We purchased our home in Brighton 12-30-2004. I couldn’t wait for spring so I could get started with building my garden. It took 6 months to build the house (Morrison Homes in case anyone cares – they were great to work with). And during that time I generated an initial garden plan. I had it mapped out in my mind, and on paper, what I wanted to do with the space, what would go in the east, south, west and north of the garden, where the driveway would be, what would be lawn, what would be garden, where the largest anchoring trees would go, and how the boundaries would be marked and warded.

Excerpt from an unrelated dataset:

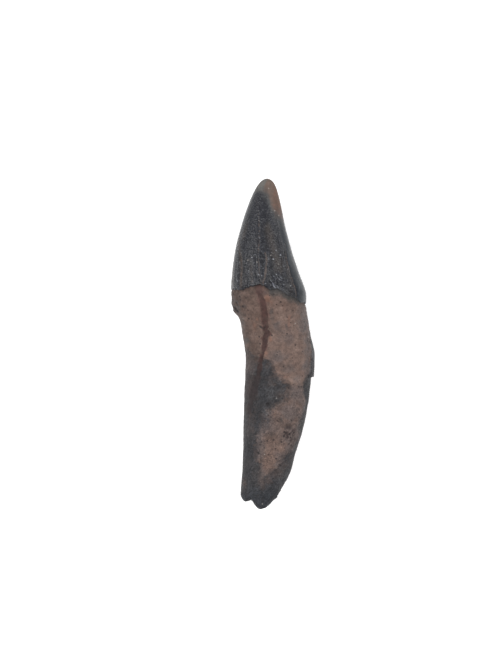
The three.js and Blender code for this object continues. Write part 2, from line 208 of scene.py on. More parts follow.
# Soft blots on the upper side, by the tint that they have: x, y, reach across, reach along, strength
BLOTS = {
    "pale": [
        (0.8, 5.2, 0.8, 0.8, 0.6), (1.2, 4.0, 0.8, 0.9, 0.4), (3.1, 2.2, 0.8, 1.2, 0.6),
        (3.4, 0.6, 0.8, 0.8, 0.5), (3.9, -0.8, 1.4, 1.8, 0.4), (-0.2, 0.9, 0.5, 0.7, 0.35),
        (1.2, -0.5, 1.0, 0.9, 0.25), (2.3, -5.15, 1.1, 0.65, 0.9), (3.2, -5.6, 1.1, 0.6, 0.85),
        (1.3, -4.6, 0.6, 0.5, 0.5), (4.6, -2.5, 1.0, 2.2, 0.45), (4.0, 3.2, 1.3, 2.2, 0.5),
        (4.4, 0.2, 1.0, 1.4, 0.4), (5.4, -1.5, 0.5, 3.0, 0.5), (0.9, -13.2, 0.35, 0.8, 0.35),
    ],
    "ashen": [
        (4.9, 3.4, 1.4, 2.8, 0.7), (2.4, 1.2, 1.3, 1.6, 0.5), (5.2, 0.4, 0.8, 2.6, 0.6),
        (4.8, -3.2, 0.8, 1.8, 0.6), (3.6, -7.5, 1.6, 1.6, 1.0), (2.6, -10.2, 2.4, 1.8, 0.9),
        (2.6, -13.6, 1.5, 2.6, 1.0), (-0.8, -12.2, 1.9, 1.7, 1.0), (0.5, -12.8, 1.5, 2.4, 0.7),
        (-2.0, -15.0, 0.9, 3.0, 1.0), (1.6, -17.0, 1.6, 1.2, 0.9), (0.6, 2.8, 1.3, 1.0, 0.6),
        (1.4, 0.8, 0.9, 0.8, 0.6), (0.6, -2.0, 1.5, 1.0, 0.9), (1.3, -3.0, 0.9, 0.8, 0.5),
        (-3.4, -2.6, 1.4, 2.4, 0.8), (-1.7, -20.2, 1.0, 1.6, 1.0), (0.3, -19.6, 1.6, 1.2, 1.0),
        (2.6, -15.5, 1.2, 1.4, 0.9),
    ],
    "umber": [
        (-3.2, 7.7, 1.4, 0.6, 0.8), (-3.4, 6.5, 2.0, 1.7, 0.55), (-4.9, 5.6, 1.1, 1.2, 0.65),
        (-3.4, 3.6, 2.0, 4.2, 0.36), (1.4, -3.3, 1.4, 0.7, 0.55), (0.0, -1.8, 0.8, 0.9, 0.45),
        (-0.2, -14.0, 1.4, 1.2, 0.6), (0.3, -11.8, 1.6, 1.6, 0.47), (-0.7, -17.0, 0.9, 1.4, 0.55),
        (2.1, -8.2, 0.7, 0.6, 0.7), (-5.7, 6.6, 1.3, 1.9, 0.85), (-4.7, 4.0, 0.8, 1.8, 0.7),
        (-4.0, 1.2, 1.2, 2.4, 0.85), (-3.1, -0.9, 1.3, 1.8, 0.95), (-3.4, 6.0, 1.6, 1.5, 0.5),
        (-2.7, 2.6, 1.0, 2.0, 0.45), (-1.6, -11.6, 0.9, 1.0, 0.6),
        (1.0, -11.2, 0.45, 0.45, 0.6), (2.3, -12.3, 0.9, 0.5, 0.75), (-0.2, -13.6, 0.7, 0.5, 0.6),
        (2.0, -13.4, 0.7, 0.7, 0.5), (0.3, -10.0, 0.7, 0.5, 0.3), (2.6, -7.4, 0.6, 0.6, 0.35),
        (-1.6, -14.8, 0.4, 1.6, 0.35), (1.6, -16.9, 0.7, 0.6, 0.5), (0.9, -19.0, 0.9, 0.7, 0.35),
        (3.1, -9.6, 0.5, 0.8, 0.25), (0.6, -9.6, 0.8, 0.8, 0.4), (1.6, -8.3, 0.8, 0.8, 0.35),
    ],
    "rosy": [
        (5.0, 3.4, 1.4, 2.8, 0.85), (5.4, 0.2, 0.9, 2.8, 0.9), (5.2, -3.4, 0.8, 2.0, 0.8),
        (4.8, -9.8, 0.8, 1.6, 0.8), (4.1, -13.0, 0.9, 2.2, 0.8), (1.1, -18.6, 0.8, 1.0, 0.6),
        (1.4, -10.8, 1.2, 0.8, 0.5), (0.3, -1.2, 1.2, 0.8, 0.35), (2.2, -3.6, 1.5, 0.9, 0.6),
        (3.5, -5.0, 0.9, 0.8, 0.55), (0.4, -18.2, 0.7, 0.6, 0.6),
    ],
    "grey": [
        (-5.5, 5.3, 0.8, 0.9, 0.9), (-0.1, 3.9, 0.6, 0.7, 0.65), (1.4, 1.6, 0.9, 0.7, 0.5),
        (2.0, 2.6, 0.6, 0.7, 0.6), (-0.4, 4.7, 0.45, 0.8, 0.75), (0.5, 3.0, 1.0, 0.5, 0.35),
        (-3.95, 0.5, 0.35, 0.55, 1.0), (0.35, -1.6, 0.5, 0.8, 0.45), (-0.3, -13.6, 0.5, 0.4, 0.5),
        (1.25, -11.3, 0.35, 0.5, 0.7), (2.4, -12.5, 0.8, 0.3, 0.6), (-5.5, 6.0, 0.7, 1.3, 0.7),
        (-4.3, 5.8, 0.4, 0.5, 0.5), (-4.7, 7.4, 0.6, 0.5, 0.4), (-3.3, 5.2, 0.8, 0.7, 0.2),
        (3.0, -7.6, 0.8, 0.5, 0.4), (3.6, -7.1, 0.4, 0.8, 0.3), (-4.4, -1.2, 0.5, 2.8, 0.6),
        (-4.5, 2.6, 0.4, 2.0, 0.5), (4.9, 2.4, 0.4, 0.8, 0.3), (4.6, 5.4, 0.6, 0.5, 0.6),
    ],
    "warm": [
        (-0.9, 6.7, 0.5, 0.6, 1.0), (-0.4, 6.2, 0.5, 0.6, 0.5), (-0.5, 0.7, 0.35, 0.7, 0.8),
        (-1.15, -1.3, 0.4, 0.7, 0.65), (-2.7, 2.4, 0.6, 1.8, 0.4), (-2.9, -0.4, 0.5, 1.0, 0.3),
        (2.3, 3.3, 0.3, 1.4, 0.5), (-2.43, 3.7, 0.2, 0.2, 0.8), (1.5, 5.4, 0.6, 0.9, 0.35),
        (-0.9, -18.0, 0.6, 1.1, 0.2), (0.9, -13.2, 0.3, 0.7, 0.3), (1.9, -4.9, 0.8, 0.5, 0.4),
        (-1.2, 0.9, 0.3, 0.8, 0.4),
    ],
    "thin": [
        (0.9, -19.2, 0.9, 1.2, 0.55), (-0.9, -20.3, 0.9, 0.8, 0.55), (0.2, -5.4, 1.4, 1.2, 0.3),
        (-3.6, -2.4, 1.1, 2.4, 0.72), (-2.5, -2.3, 0.8, 0.9, 0.75), (-3.3, -6.3, 0.8, 2.6, 0.3),
        (2.0, -18.0, 0.8, 1.8, 0.3), (-3.2, -11.5, 1.0, 2.6, 0.25), (-0.6, -2.9, 0.8, 0.8, 0.3),
        (-1.7, -20.3, 0.75, 1.5, 0.7), (0.3, -19.6, 1.3, 0.8, 0.55), (1.6, -18.4, 0.6, 1.3, 0.4),
        (-4.4, -21.2, 0.5, 1.1, 0.4), (1.2, -7.4, 0.8, 0.9, 0.3), (0.2, -5.0, 0.7, 0.8, 0.35),
        (2.5, -17.0, 0.5, 0.9, 0.35), (-1.6, -11.0, 1.0, 0.8, 0.35), (4.6, 6.0, 0.6, 0.5, 0.5),
        (0.0, -9.9, 0.8, 0.5, 0.3),
    ],
    "dusty": [
        (5.85, -1.4, 0.5, 2.4, 0.8), (5.55, -3.8, 0.5, 1.6, 0.75), (0.42, -7.95, 0.14, 0.3, 0.9),
        (-0.2, -6.8, 1.4, 1.6, 0.4), (0.9, -5.6, 1.0, 0.7, 0.6), (-0.9, -3.2, 0.8, 0.8, 0.35),
        (1.6, -6.9, 0.7, 0.7, 0.4), (-1.2, -10.3, 0.9, 0.7, 0.4), (1.3, -19.6, 1.4, 1.7, 0.65),
    ],
    "maroon": [
        (-1.3, 7.7, 0.6, 0.7, 0.7), (-3.85, -6.8, 0.85, 2.8, 0.72), (-4.05, -9.5, 0.6, 1.4, 0.65),
        (-1.2, -12.0, 0.8, 0.8, 0.2),
    ],
}
GLOSSY_PATCH = (0.35, 9.2, 1.1, 1.0)  # x, y, reach across, reach along
TAN_EDGE, TIP_SIDE_EDGE = (-1.8, -1.0), (-0.7, 0.5)  # x where each starts and is full
OLIVE_SPAN = (-1.2, -0.4, 3.4, 4.6)  # x where the dark smear under the enamel starts, is full, eases and ends; it is partly painted shade under the enamel's edge
EDGE_SHADOW_SPAN = (-5.1, -4.7, 0.9, 1.6)  # the same for the painted shadow along the enamel's edge
EDGE_SHADOW_GAP, EDGE_SHADOW_GAP_WIDTH = -1.25, 0.3
BLOTCH_ANGLE, BLOTCH_SPREAD = 165.0, 45.0  # the dark blotches on the shoulder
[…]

The plan has changed some as time has passed, but the basic bones of the plan remain in tact. Time, money, nature and happenstance all come to the drawing board. So here we go, from the ground up!
Brian had the time of his life playing with all the heavy equipment we had to bring in to do the initial land shaping. He leveled and shaped the area which would be the 1/2 moon driveway, and cleared and screened the areas to the north and south of what would be the lawn area.
Next the driveway was designed and laid out by Brian. The dimensions were determined by me to be in multiples of 4′. 4 is the numerological identity of the property, so as much as is possible, everything in the design is based around the number 4. Thus, the driveway is 12′ wide at the tight ends where it meets the culverts, and 24′ wide at the widest part where it opens up to the garages.
The framing was laid out and the concrete poured. The builder is only required to pour a parking pad (concrete directly in front of the garages) and a narrow path from the driveway to the steps leading up to the front door. In our case, this created a narrow, and very sharp corner to navigate; not to mention – ugly, bad feng shui, non-functional future landscaping.
I could go on. I drive around the neighborhood and see soo many of my neighbors who’s houses still have this original, contractor limited design. Shudder.
Over time, we laid down 90 tons of gravel aggregate in the driveway to compact and stabilize the soil.